Archive for October, 2014
The enemies are symbolic to the point of parody. Their simple signifiers are so red for bad blue for good are subverted by the expressions they give: only the red ones are truly alive. The stages are small. No pretense like invisible walls or infinite skyboxes, rather the game is more like a movie set. It artfully admits to being a game. The mechanics are sparse, kill the baddies get out. Red is your enemy. The music reminds of j-pop in the best sense, the random splatters of text rarely make sense. The protagonist’s ludicrous cartoon hands bring forth images of being a demented possibly perverted cupid roaming a strange post-logical sky land.
All of this is a reason to play Lovely Planet. Let me tell you about the gameplay: its simple. You move in ways accustomed to fps players, you jump mildly like jumping flash, you shoot square arrows, the blockiness of which revels in its own laziness. Even the less refined aspects of the game are churned into irony, the game is powered by a logic only a Japan fan could know, but its fun and the game quickly breaks into flow.
The flow in turn reinforces the repetitive nature of the game. You try, you succeed, but the leaderboard tells you: you could do better. You will do better.

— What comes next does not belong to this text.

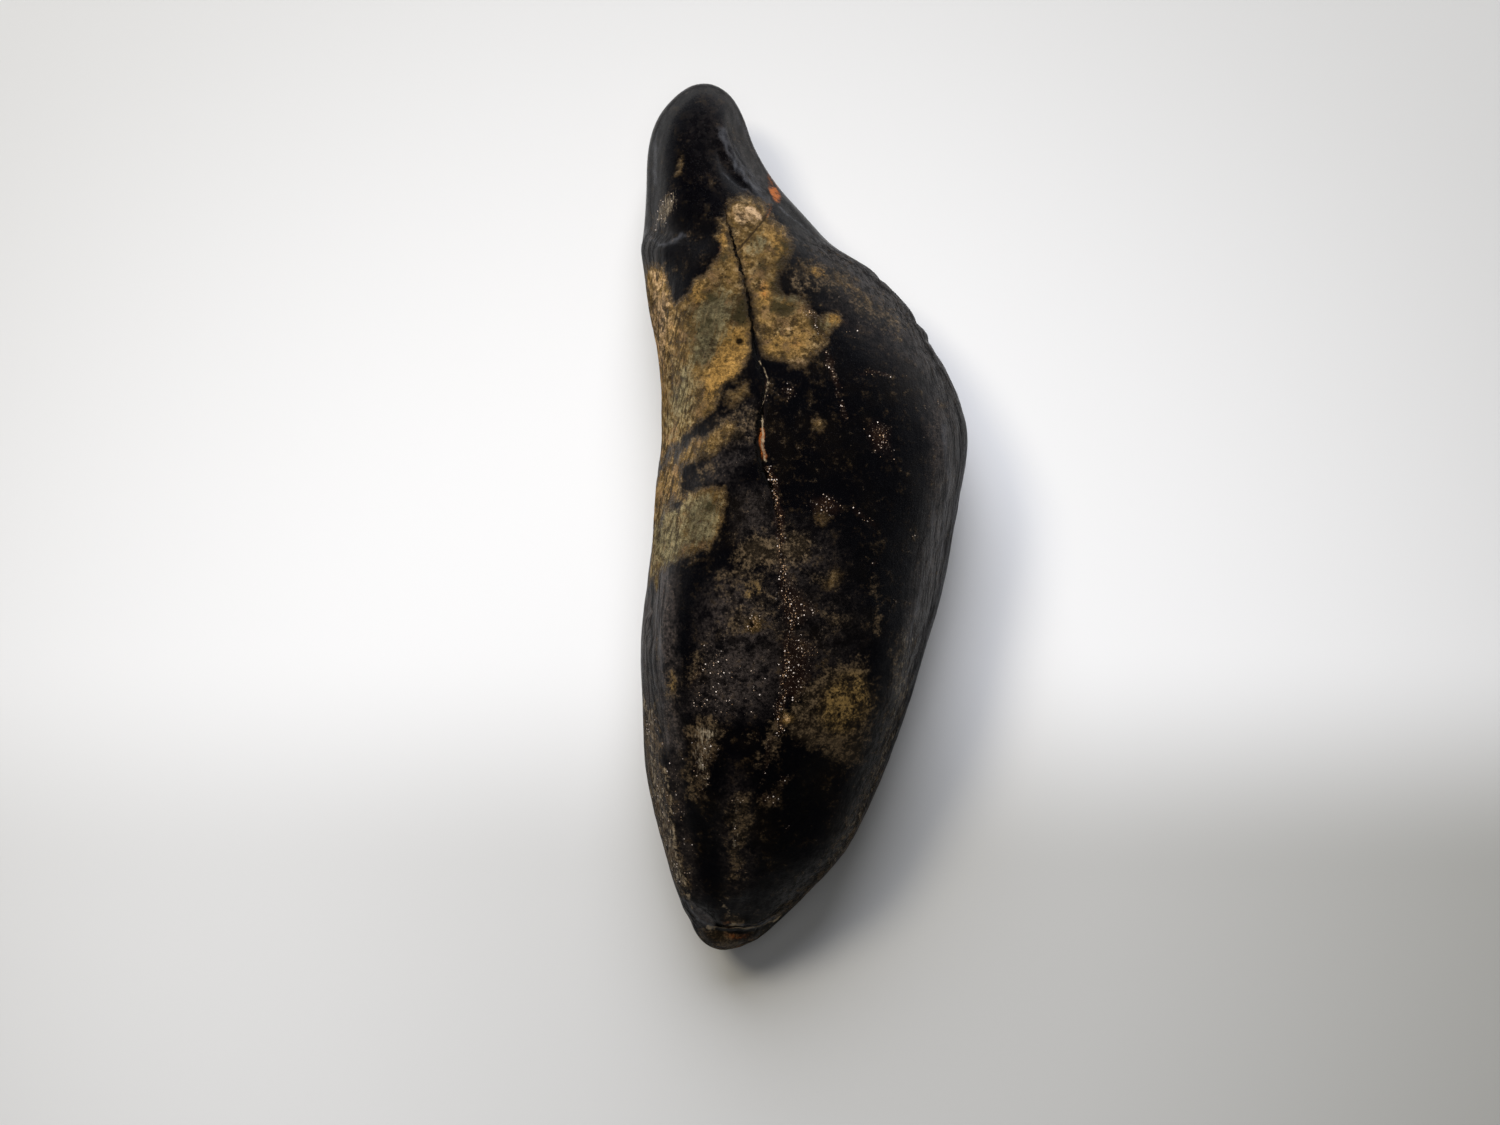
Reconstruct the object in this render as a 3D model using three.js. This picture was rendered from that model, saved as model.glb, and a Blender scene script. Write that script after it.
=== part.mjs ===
// Fossil whale tooth lying on its side: crown tip towards +Y, root end towards -Y, cracked face up.
// Millimetres. +Z is up, z = 0 is the rest plane, and the origin is the middle of the plan bounding box.
import * as THREE from "three";
import { mergeVertices } from "three/addons/utils/BufferGeometryUtils.js";

// ---- driving dimensions, mm ----
const CREST_SHARE = 0.46; // how far across the tooth, left to right, its crest and keel run
const CROWN_FULLNESS = 2.05; // section exponents: 2 is an ellipse, more is squarer
const UPPER_LEFT_FULLNESS = 2.45; // the root's left shoulder is the squarer one
const UPPER_RIGHT_FULLNESS = 2.08;
const LOWER_FULLNESS = 2.15;
const NECK_Y = [28, 44]; // the root's left shoulder softens into the round crown between these
const REST_FLAT_MIN_AREA = 150; // mm2 of flat worn underside the tooth must keep to rest on

// Grid of the skin: columns run along the tooth, rows run round it.
const COLUMNS = 54;
const ROWS = 88;
const CRACK_COLUMN = 14; // column that follows the bottom of the crack, counted from the left edge
const RIGHT_EDGE_COLUMN = 30; // column that follows the right edge of the plan outline
const END_CROWDING = 0.055; // how much closer the rows stand at both ends

// Plan outline [x, y], clockwise from the crown tip.
const PLAN_OUTLINE = [
  [-13.5, 59.9], // crown tip
  [-10.4, 58.2],
  [-8.3, 54.8],
  [-6.9, 51.3],
  [-3.1, 44.7],
  [3.2, 38.0],
  [8.0, 34.6],
  [11.8, 31.4],
  [16.6, 24.8],
  [19.8, 19.9],
  [22.1, 13.3],
  [22.4, 9.6], // widest point of the right side
  [21.4, 2.8],
  [19.4, -6.0],
  [16.8, -16.1],
  [14.4, -25.8],
  [11.7, -32.6],
  [8.6, -39.4],
  [5.5, -46.1],
  [-0.2, -52.8],
  [-5.7, -57.9],
  [-9.1, -59.6],
  [-10.9, -60.0], // root end
  [-12.8, -59.6],
  [-14.8, -57.8],
  [-15.6, -55.8],
  [-17.0, -51.8],
  [-19.1, -45.7],
  [-21.2, -34.3],
  [-22.3, -21.0],
  [-22.1, -14.6],
  [-20.9, -4.2],
  [-20.1, 3.3],
  [-19.1, 9.4],
  [-19.2, 14.0],
  [-20.1, 23.1],
  [-21.3, 31.4],
  [-22.1, 37.6], // bulge under the neck
  [-21.8, 44.0],
  [-21.3, 51.0],
  [-20.1, 54.8],
  [-18.3, 57.3],
  [-15.8, 59.3],
];

// Side profile [z, y]: down the crest from the crown tip, back up the keel.
const SIDE_PROFILE = [
  [9.6, 59.9], // crown tip
  [12.8, 58.8],
  [15.2, 55.7],
  [17.3, 50.4],
  [19.4, 44.2],
  [22.1, 36.0],
  [25.2, 26.0],
  [27.9, 14.0],
  [29.2, 1.0],
  [29.0, -13.0],
  [27.0, -26.0],
  [23.0, -38.4],
  [17.6, -49.1],
  [12.6, -55.9],
  [9.4, -59.2],
  [7.0, -60.0], // root end
  [4.8, -59.2],
  [3.5, -56.0],
  [2.2, -48.6],
  [0.9, -36.0],
  [0.0, -22.0],
  [-0.45, -5.0],
  [-0.35, 12.0],
  [0.6, 26.0],
  [1.8, 38.0],
  [3.5, 49.4],
  [5.4, 56.1],
  [7.2, 59.0],
];

// The long crack of the upper face: [x, y, half width, depth] from the crown to the root.
const CRACK = [
  [-12.6, 55.0, 0.3, 0],
  [-10.8, 43.0, 0.2, 0],
  [-10.6, 40.0, 0.16, 0.25],
  [-10.1, 38.2, 0.16, 0.35],
  [-9.5, 36.2, 0.18, 0.4],
  [-9.1, 34.7, 0.22, 0.5],
  [-8.1, 31.6, 0.18, 0.4],
  [-7.7, 29.9, 0.2, 0.45],
  [-7.1, 26.0, 0.24, 0.6],
  [-6.8, 22.4, 0.26, 0.65],
  [-6.1, 20.0, 0.24, 0.6],
  [-5.2, 17.9, 0.24, 0.6],
  [-5.4, 15.5, 0.24, 0.6],
  [-5.9, 12.4, 0.3, 0.9],
  [-6.1, 9.8, 0.38, 1.3],
  [-5.4, 5.8, 0.4, 1.4],
  [-4.5, 3.9, 0.32, 1.0],
  [-3.9, 0.6, 0.28, 0.7],
  [-3.2, -7.6, 0.22, 0.3],
  [-2.2, -13.2, 0.2, 0.15],
  [-2.1, -16.2, 0.2, 0.15],
  [-2.8, -21.4, 0.2, 0.15],
  [-3.4, -27.5, 0.2, 0.12],
  [-5.4, -34.0, 0.2, 0.08],
  [-6.4, -42.0, 0.3, 0],
  [-8.6, -52.0, 0.4, 0],
];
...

Its my lunch my lunch break so I take out the hospital appointment card and proceed to jettison to a far away land via motorcycle taxi. For the last few months or year I have been having consistent prickly pains in my feet and hands. I was told I needed to see a foot Doctor, but a perplexed vascular specialist. The department however says pain and the Doctor gets out a small reflex thingie bangs a few nerves and takes my blood pressure before she declares me insane and prescribes me to an anti-psychotic for schizophrenia, but I am getting ahead of myself let me tell you about my new PC.
On Saturday after class I walk into a PC shop and buy a new PC. My brain is tired of running over the various possibilities of PS4, Wii U, or PC. The PC is the right price so I buy. I have to wait. I go outside to smoke and suddenly I am worried they are cheating me. Is the PC going to be switched? Is it going to be an I7? I try to calm myself down and go upstairs. A quick look over and a tech shows me the windows specs. I am cool.
I park my electric bicycle and take a motorcycle taxi home clutching my pc. At first returning to steam is all disappointment. All the games i didn’t finish, the strangely imprecise user interface of windows. Its a let down. Plus the pc runs in 720p instead of 1080, but then I get going in steam and skullgirls shows up and lovely planet takes my time, steam becomes luxurious again. Tony comes up and i have a joystick now, plugging the joystick in I forget about my Destiny and super mario 3d world desires and just begin to game, but that’s the thing: gaming laptops are just big gameboys. The joystick is really all I need, the keyboard is an unnecessary addition, i switch to big picture mode.
There is something about someone telling you are crazy or not telling you and with confidence prescribing you to a medicine for psychotic episodes that gets you down. The confidence with which the Doctor prescribed me, her aloof air, it was the almost fascist sense of decision that annoyed me.
The PC has all these features I don’t need. They dig into me like little sickles further aggravating me. This is just a game machine, an 800 usd game machine. I am thinking of switching to Steam OS. But just a few good games is all a system needs. Its just what good games, steam is full of medieval themed fantasy adventures, sci-fi a tad more realistic than imaginative, but then Lovely Planet pulls me in. I game a for a bit forgetting about the world.
The psychologist tells me I need to reduce my stress. Apparently Japanese themed quirky fps games provide this for me. The PC contains bounties of distractions, exactly what a psychotic needs.